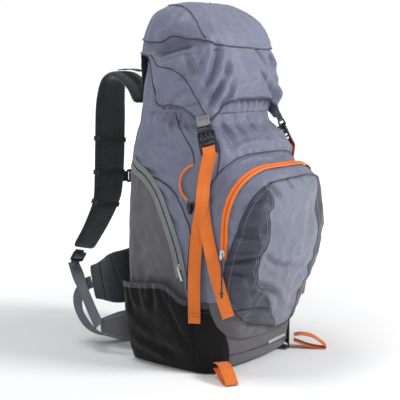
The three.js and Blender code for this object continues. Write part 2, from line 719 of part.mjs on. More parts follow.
// The hip belt hangs closed: two padded wings, and webbing in a U down to its buckle.
const BELT_PIVOT = { y: 122, z: 150 };
function hipWing() {
  const path = alongCurve([V(-72, 128, 146), V(-94, 134, 142), V(-107, 156, 134), V(-108, 199, 124)], 12);
  const heights = path.map((_, i) => 100 - 34 * smooth(i, 3, 12));
  return band(path, V(0, 0, 1), heights, 13, 4);
}

const HIP_BUCKLE = { y: 172, female: 3, male: 7.2 };
function hipWebbing(endHeight) {
  const route = [
    V(-109, 204, 124), V(-109, 217, 118), V(-110, 232, 104), V(-112, 240, 84), V(-111, 235, 58),
    V(-104, 217, 32), V(-88, 197, 16), V(-62, 181, 9.5), V(-36, 173, endHeight),
  ];
  const path = alongCurve(route, 26);
  const across = path.map((_, i) => V(0, 0, 1).lerp(V(0, 1, 0), smooth(i, 2, 16)));
  return band(path, across, STRAP_WIDTH, STRAP_THICK);
}
const lyingFlat = (geometry, x, y, z) => placed(geometry, V(x, y, z), V(1, 0, 0), V(0, 1, 0), V(0, 0, 1));
const hipHalf = (side, height, z) =>
  lyingFlat(slottedPlate(44, height, 3.6, [[16.5 * side, 0, 5, 27]]), 9.6 * side, HIP_BUCKLE.y, z);

// ---------------------------------------------------------------- tool loops
const TOOL_AXIS = V(-116, -112, 19);
function toolLoop() {
  const outwards = V(-0.55, -0.835, 0).normalize();
  const at = (reach, z) => TOOL_AXIS.clone().addScaledVector(outwards, reach).setZ(z);
  const path = [
    at(1.5, 25), at(16, 27.5), at(36, 24), at(54, 13), at(62, 6), at(63.5, 3.8),
    at(61, 1.9), at(50, 1.9), at(30, 5.5), at(14, 11), at(1.5, 15),
  ];
  return band(path, V(-outwards.y, outwards.x, 0), STRAP_WIDTH - 2, 1.6);
}

// ---------------------------------------------------------------- assembly
const pack = new THREE.Group();

function add(name, geometry, finish) {
  const material = new THREE.MeshStandardMaterial({
    color: COLOURS[finish],
    roughness: ROUGHNESS[finish] ?? 0.85,
    metalness: finish === "metal" ? 0.9 : 0,
  });
  const mesh = new THREE.Mesh(geometry, material);
  mesh.name = name;
  pack.add(mesh);
}

function addPair(name, geometry, finish) {
  add(name + "_left", geometry, finish);
  add(name + "_right", mirrored(geometry), finish);
}

add("base_panel", basePanel(), "charcoal");
add("back_panel", wallPanel(-0.5, 1.5, 8), "harness");
add("side_panel_left", wallPanel(1.5, 3.5, 10), "body");
add("front_panel", wallPanel(3.5, 5.5, 12), "body");
add("side_panel_right", wallPanel(5.5, 7.5, 10), "body");
add("collar", collar(), "body");

add("front_pocket", frontPocket(), "ripstop");
add("front_zip", frontZip(), "orange");
add("front_zip_slider", frontZipSlider(), "metal");
add("front_zip_cord", cord(pullCordRoute(), PULL_CORD_DIAMETER, 8), "harness");

addPair("side_pocket", sidePocket(), "mesh");
addPair("side_zip", sideZip(), "tape");
addPair("side_zip_slider", sideZipSlider(), "metal");

add("lid", lidShell(), "body");
add("lid_lining", lidLining(), "body");
addPair("lid_tab", lidTab(), "webbing");
addPair("lid_buckle_male", maleBuckle(), "plastic");
addPair("lid_buckle_female", femaleBuckle(), "plastic");
addPair("lid_strap", lidStrap(), "orange");

addPair("pole_keeper_cord", cord(KEEPER_ROUTE, KEEPER_DIAMETER, 16), "orange");
addPair("pole_keeper_lock", keeperLock(), "plastic");
addPair("pole_keeper_plunger", keeperPlunger(), "plastic");

const sheet = new THREE.BoxGeometry(FRAME_SHEET.width, 1.6, FRAME_SHEET.high - FRAME_SHEET.low);
add("frame_sheet", sheet.translate(0, FRAME_SHEET.y, (FRAME_SHEET.high + FRAME_SHEET.low) / 2), "sheet");
const stay = new THREE.BoxGeometry(14, 2.6, FRAME_SHEET.high - FRAME_SHEET.low - 12);
add("frame_stay", stay.translate(0, FRAME_SHEET.y - 2.6, (FRAME_SHEET.high + FRAME_SHEET.low) / 2), "metal");

addPair("back_pad", padBlock(-46, 103, 330, 72, 14, 220), "mesh");
add("lumbar_pad", padBlock(0, 103.5, 154, 122, 15, 112), "mesh");
addPair("shoulder_strap", shoulderStrap(), "harness");
addPair("load_lifter", loadLifter(), "harness");
addPair("strap_adjuster", strapAdjuster(), "plastic");
addPair("strap_webbing", strapWebbing(), "webbing");
addPair("anchor_patch", anchorPatch(), "charcoal");
add("haul_loop", haulLoop(), "harness");

addPair("sternum_webbing", sternumWebbing(), "harness");
add("sternum_buckle_female", sternumFemale(), "plastic");
add("sternum_buckle_male", sternumMale(), "plastic");

addPair("hip_wing", hipWing(), "mesh");
add("hip_webbing_left", hipWebbing(HIP_BUCKLE.female + 1.8), "webbing");
add("hip_webbing_right", mirrored(hipWebbing(HIP_BUCKLE.male + 1.8)), "webbing");
add("hip_buckle_female", hipHalf(-1, 40, HIP_BUCKLE.female), "plastic");
add("hip_buckle_male", hipHalf(1, 34, HIP_BUCKLE.male), "plastic");

addPair("tool_loop", toolLoop(), "orange");

export default pack;
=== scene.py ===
"""Trekking backpack with a hooded lid: the cloth, padding, webbing and fittings round the pack's frame.

Axes: +Z up, -Y is the pack's front, +Y the side worn against the back. Shapes are worked out in
millimetres and put into meshes in metres."""

import math

import bpy
import numpy as np
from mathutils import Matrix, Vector


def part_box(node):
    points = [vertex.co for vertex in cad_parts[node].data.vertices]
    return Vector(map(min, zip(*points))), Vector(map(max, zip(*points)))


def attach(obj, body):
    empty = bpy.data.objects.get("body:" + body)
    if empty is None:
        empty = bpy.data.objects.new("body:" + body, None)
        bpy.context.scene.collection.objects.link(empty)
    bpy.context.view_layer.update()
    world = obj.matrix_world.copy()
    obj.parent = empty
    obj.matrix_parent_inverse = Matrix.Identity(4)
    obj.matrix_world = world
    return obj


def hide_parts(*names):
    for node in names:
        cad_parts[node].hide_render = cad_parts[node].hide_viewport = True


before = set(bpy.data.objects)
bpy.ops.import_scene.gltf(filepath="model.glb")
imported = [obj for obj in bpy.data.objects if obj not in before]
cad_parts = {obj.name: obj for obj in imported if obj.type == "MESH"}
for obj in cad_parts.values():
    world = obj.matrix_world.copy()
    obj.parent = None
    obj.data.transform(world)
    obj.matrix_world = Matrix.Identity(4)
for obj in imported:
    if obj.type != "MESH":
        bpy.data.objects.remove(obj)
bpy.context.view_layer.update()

bl_info = {
    "name": "Trekking Backpack",
    "version": (1, 0, 0),
    "blender": (4, 5, 0),
    "location": "View3D > Sidebar > Backpack",
    "description": "Sews a trekking backpack round its packed frame, piece by piece",
    "category": "Add Mesh",
}

MM = 0.001
BOTH = (("left", 1), ("right", -1))


def srgb(red, green, blue):
    """A display colour, 0-255, as the linear light that Blender works in."""
    c = np.array([red, green, blue], float) / 255
    return tuple(np.where(c <= 0.04045, c / 12.92, ((c + 0.055) / 1.055) ** 2.4))


def colour(name, about, red, green, blue):
    """A colour property whose default is given as display values, 0-255."""
    return bpy.props.FloatVectorProperty(name=name, description=about, subtype="COLOR", size=3,
                                         min=0, max=1, default=srgb(red, green, blue))


# ---------------------------------------------------------------- what a user may change
class PackColours(bpy.types.PropertyGroup):
    """Colours of the cloths, webbings and fittings."""

    body: colour("Body nylon", "Blue-grey nylon of the body and lid", 106, 109, 130)
    ripstop: colour("Ripstop", "Lighter ripstop on the pocket's face", 113, 116, 132)
    dark_nylon: colour("Dark nylon", "Darker panels beside the ripstop", 50, 52, 69)
    charcoal: colour("Charcoal", "Coarse cloth of the base boot and lower sides", 93, 91, 95)
    knit: colour("Stretch mesh", "Knitted side pockets", 15, 14, 17)
    air_mesh: colour("Air mesh", "Spacer mesh of the harness", 46, 49, 55)
    back_cloth: colour("Back cloth", "Cloth of the back panel", 46, 47, 53)
    orange: colour("Orange webbing", "Lid straps and tool loops", 232, 120, 44)
    orange_zip: colour("Orange zip", "Arched zip of the front pocket", 250, 120, 40)
    grey: colour("Grey webbing", "Webbing of the harness and hip belt", 104, 107, 114)
    tab: colour("Lid tab", "Webbing tab that holds the buckle", 140, 142, 146)
    black: colour("Black webbing", "Load lifters, haul loop and sternum strap", 38, 40, 45)
    tape: colour("Zip tape", "Tape of the side zips", 128, 133, 132)
    binding: colour("Wing binding", "Edge binding on the hip wings", 138, 133, 146)
    thread: colour("Thread", "Topstitching", 160, 162, 174)
    piping: colour("Piping", "Dark piping along the seams", 44, 45, 58)
    plastic: colour("Plastic", "Moulded buckles and locks", 18, 19, 22)
    metal: colour("Zinc", "Die-cast zip sliders", 196, 198, 202)


class PackSizes(bpy.types.PropertyGroup):
    """Sizes of the sewn details."""

    cloth: bpy.props.FloatProperty(name="Cloth", description="Thickness of the sewn cloth with its lining",
                                   default=0.0016, min=0.0005, max=0.004, unit="LENGTH")
    fold: bpy.props.FloatProperty(name="Folds", description="Strength of the folds in the cloth",
                                  default=1.35, min=0, max=2)
    crumple: bpy.props.FloatProperty(name="Crumple", description="Height of the small creases in the nylon",
                                     default=0.0016, min=0, max=0.003, unit="LENGTH")
    stitch: bpy.props.FloatProperty(name="Stitch", description="Length of one topstitch",
                                    default=0.0034, min=0.002, max=0.006, unit="LENGTH")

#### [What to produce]
Say how many lines include the word "imported"; reply with the number alone.

#### [Worked answer]
3